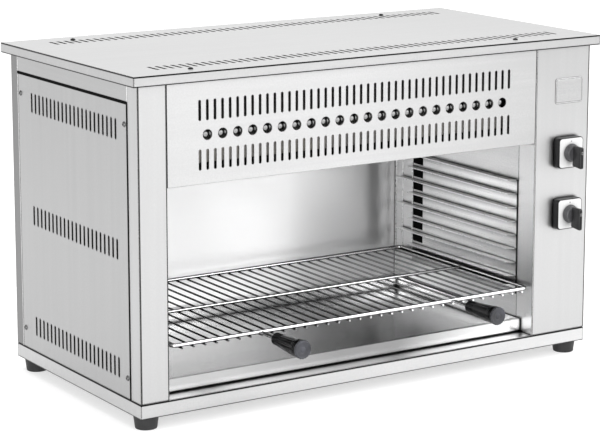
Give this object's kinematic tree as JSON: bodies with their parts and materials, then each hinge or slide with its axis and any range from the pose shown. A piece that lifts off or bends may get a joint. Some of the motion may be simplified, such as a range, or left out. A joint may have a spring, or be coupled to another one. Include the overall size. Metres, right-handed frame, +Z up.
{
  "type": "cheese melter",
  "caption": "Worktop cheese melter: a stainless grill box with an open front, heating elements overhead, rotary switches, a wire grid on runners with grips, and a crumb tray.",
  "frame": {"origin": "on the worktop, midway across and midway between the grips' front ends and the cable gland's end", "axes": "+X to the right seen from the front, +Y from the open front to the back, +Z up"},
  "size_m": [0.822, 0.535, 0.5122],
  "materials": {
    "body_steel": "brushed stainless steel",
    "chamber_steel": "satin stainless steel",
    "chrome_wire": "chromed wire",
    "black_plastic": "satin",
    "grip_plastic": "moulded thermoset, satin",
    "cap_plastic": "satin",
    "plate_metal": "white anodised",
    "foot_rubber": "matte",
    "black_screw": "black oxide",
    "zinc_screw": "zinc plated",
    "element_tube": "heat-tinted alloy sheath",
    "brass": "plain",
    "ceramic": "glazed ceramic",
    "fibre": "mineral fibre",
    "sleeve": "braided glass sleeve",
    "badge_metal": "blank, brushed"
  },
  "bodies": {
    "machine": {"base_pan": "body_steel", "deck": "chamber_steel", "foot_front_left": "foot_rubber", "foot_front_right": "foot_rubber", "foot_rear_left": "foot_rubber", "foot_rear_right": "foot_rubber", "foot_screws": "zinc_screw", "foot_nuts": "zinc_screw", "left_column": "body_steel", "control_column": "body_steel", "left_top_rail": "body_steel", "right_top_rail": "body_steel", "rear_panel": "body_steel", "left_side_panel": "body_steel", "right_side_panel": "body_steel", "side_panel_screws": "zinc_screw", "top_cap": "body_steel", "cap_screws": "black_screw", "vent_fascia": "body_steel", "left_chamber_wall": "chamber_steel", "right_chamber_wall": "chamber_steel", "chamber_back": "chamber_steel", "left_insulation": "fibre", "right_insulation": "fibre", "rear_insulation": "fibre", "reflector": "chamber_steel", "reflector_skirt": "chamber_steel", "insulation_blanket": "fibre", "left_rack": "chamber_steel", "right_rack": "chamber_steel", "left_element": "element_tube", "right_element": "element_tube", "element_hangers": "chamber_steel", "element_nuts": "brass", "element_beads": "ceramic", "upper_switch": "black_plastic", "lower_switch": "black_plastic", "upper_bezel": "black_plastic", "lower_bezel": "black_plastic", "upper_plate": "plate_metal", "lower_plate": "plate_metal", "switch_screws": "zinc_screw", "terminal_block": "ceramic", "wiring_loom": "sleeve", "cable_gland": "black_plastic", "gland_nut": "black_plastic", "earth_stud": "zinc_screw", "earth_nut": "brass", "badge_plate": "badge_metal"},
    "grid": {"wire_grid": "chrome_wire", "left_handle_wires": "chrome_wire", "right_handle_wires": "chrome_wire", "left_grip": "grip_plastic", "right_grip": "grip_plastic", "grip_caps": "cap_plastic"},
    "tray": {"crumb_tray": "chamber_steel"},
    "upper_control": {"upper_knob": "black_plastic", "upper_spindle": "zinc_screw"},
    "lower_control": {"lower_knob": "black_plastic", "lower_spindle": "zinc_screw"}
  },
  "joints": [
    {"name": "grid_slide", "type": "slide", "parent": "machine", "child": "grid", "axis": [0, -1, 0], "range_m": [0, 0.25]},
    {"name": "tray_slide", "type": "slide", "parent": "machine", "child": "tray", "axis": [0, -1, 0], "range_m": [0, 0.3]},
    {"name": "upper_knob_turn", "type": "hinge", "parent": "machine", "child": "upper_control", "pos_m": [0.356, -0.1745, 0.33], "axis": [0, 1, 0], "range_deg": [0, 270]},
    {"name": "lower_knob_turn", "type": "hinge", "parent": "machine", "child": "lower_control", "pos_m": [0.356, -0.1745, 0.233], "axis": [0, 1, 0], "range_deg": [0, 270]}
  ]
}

_Set problem_
Restate the listing above word for word.

_Exercise response_
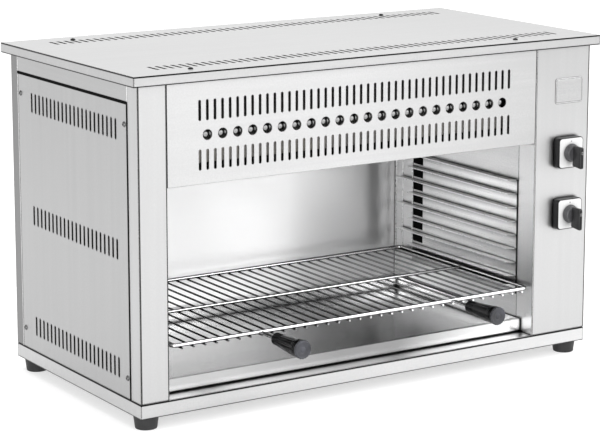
Give this object's kinematic tree as JSON: bodies with their parts and materials, then each hinge or slide with its axis and any range from the pose shown. A piece that lifts off or bends may get a joint. Some of the motion may be simplified, such as a range, or left out. A joint may have a spring, or be coupled to another one. Include the overall size. Metres, right-handed frame, +Z up.
{
  "type": "cheese melter",
  "caption": "Worktop cheese melter: a stainless grill box with an open front, heating elements overhead, rotary switches, a wire grid on runners with grips, and a crumb tray.",
  "frame": {"origin": "on the worktop, midway across and midway between the grips' front ends and the cable gland's end", "axes": "+X to the right seen from the front, +Y from the open front to the back, +Z up"},
  "size_m": [0.822, 0.535, 0.5122],
  "materials": {
    "body_steel": "brushed stainless steel",
    "chamber_steel": "satin stainless steel",
    "chrome_wire": "chromed wire",
    "black_plastic": "satin",
    "grip_plastic": "moulded thermoset, satin",
    "cap_plastic": "satin",
    "plate_metal": "white anodised",
    "foot_rubber": "matte",
    "black_screw": "black oxide",
    "zinc_screw": "zinc plated",
    "element_tube": "heat-tinted alloy sheath",
    "brass": "plain",
    "ceramic": "glazed ceramic",
    "fibre": "mineral fibre",
    "sleeve": "braided glass sleeve",
    "badge_metal": "blank, brushed"
  },
  "bodies": {
    "machine": {"base_pan": "body_steel", "deck": "chamber_steel", "foot_front_left": "foot_rubber", "foot_front_right": "foot_rubber", "foot_rear_left": "foot_rubber", "foot_rear_right": "foot_rubber", "foot_screws": "zinc_screw", "foot_nuts": "zinc_screw", "left_column": "body_steel", "control_column": "body_steel", "left_top_rail": "body_steel", "right_top_rail": "body_steel", "rear_panel": "body_steel", "left_side_panel": "body_steel", "right_side_panel": "body_steel", "side_panel_screws": "zinc_screw", "top_cap": "body_steel", "cap_screws": "black_screw", "vent_fascia": "body_steel", "left_chamber_wall": "chamber_steel", "right_chamber_wall": "chamber_steel", "chamber_back": "chamber_steel", "left_insulation": "fibre", "right_insulation": "fibre", "rear_insulation": "fibre", "reflector": "chamber_steel", "reflector_skirt": "chamber_steel", "insulation_blanket": "fibre", "left_rack": "chamber_steel", "right_rack": "chamber_steel", "left_element": "element_tube", "right_element": "element_tube", "element_hangers": "chamber_steel", "element_nuts": "brass", "element_beads": "ceramic", "upper_switch": "black_plastic", "lower_switch": "black_plastic", "upper_bezel": "black_plastic", "lower_bezel": "black_plastic", "upper_plate": "plate_metal", "lower_plate": "plate_metal", "switch_screws": "zinc_screw", "terminal_block": "ceramic", "wiring_loom": "sleeve", "cable_gland": "black_plastic", "gland_nut": "black_plastic", "earth_stud": "zinc_screw", "earth_nut": "brass", "badge_plate": "badge_metal"},
    "grid": {"wire_grid": "chrome_wire", "left_handle_wires": "chrome_wire", "right_handle_wires": "chrome_wire", "left_grip": "grip_plastic", "right_grip": "grip_plastic", "grip_caps": "cap_plastic"},
    "tray": {"crumb_tray": "chamber_steel"},
    "upper_control": {"upper_knob": "black_plastic", "upper_spindle": "zinc_screw"},
    "lower_control": {"lower_knob": "black_plastic", "lower_spindle": "zinc_screw"}
  },
  "joints": [
    {"name": "grid_slide", "type": "slide", "parent": "machine", "child": "grid", "axis": [0, -1, 0], "range_m": [0, 0.25]},
    {"name": "tray_slide", "type": "slide", "parent": "machine", "child": "tray", "axis": [0, -1, 0], "range_m": [0, 0.3]},
    {"name": "upper_knob_turn", "type": "hinge", "parent": "machine", "child": "upper_control", "pos_m": [0.356, -0.1745, 0.33], "axis": [0, 1, 0], "range_deg": [0, 270]},
    {"name": "lower_knob_turn", "type": "hinge", "parent": "machine", "child": "lower_control", "pos_m": [0.356, -0.1745, 0.233], "axis": [0, 1, 0], "range_deg": [0, 270]}
  ]
}